When you use the adjectival kind of "this", it has to agree with the noun's gender. Этот город, эта девочка, это яблоко, эти дети. In case of neuter words (like яблоко) the same "это" is used: Это яблоко. This is an apple. // это яблоко = this apple. The difference between a sentence and a phrase is made through context.
I hope someone can correct me in case I'm wrong so others can learn from my mistake, but I think it's because "это" in this example means "This is a". Using "этот" would make it "this city". Think of the list being этот (masculine), это (neuter), эта (feminine), эти (plural), это (this is a). Both are grammatically correct, but have different meanings. Like Olimo also explains above I think :)

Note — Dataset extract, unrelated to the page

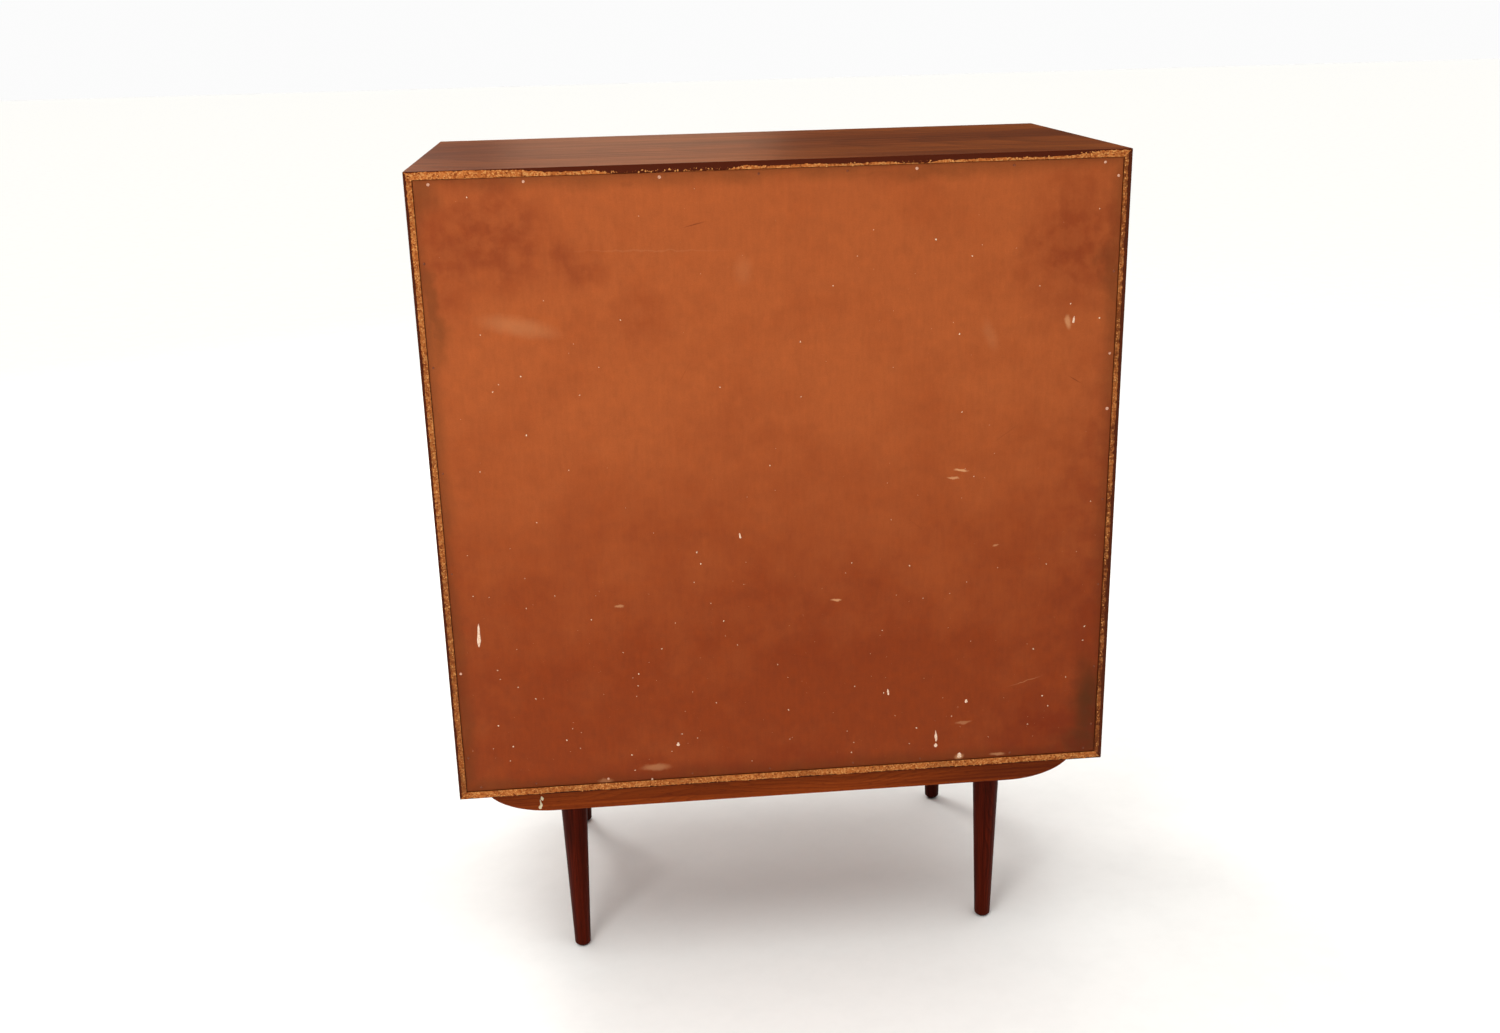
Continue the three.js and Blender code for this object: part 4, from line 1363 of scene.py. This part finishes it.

Having "to be" conjugated for us would be really helpful. Looking back at the "lesson" for this section, it's not there; so I forget the subtleties of "this city" vs. "this IS a city", and so forth. But the explanation they've started inserting above the text box is helpful.
It is a city name.
Originally the name was just Novgorod ("Newtown"), but to distinguish it from the other, older and well-known Novgorod to the north, the city was often being called "Novgorod of the Lower lands". This land was named "lower" because it is situated downstream, especially from the point of view of other Russian cities such as Moscow, Vladimir and Murom. Later it was transformed into the contemporary name of the city that literary means "Lower Newtown".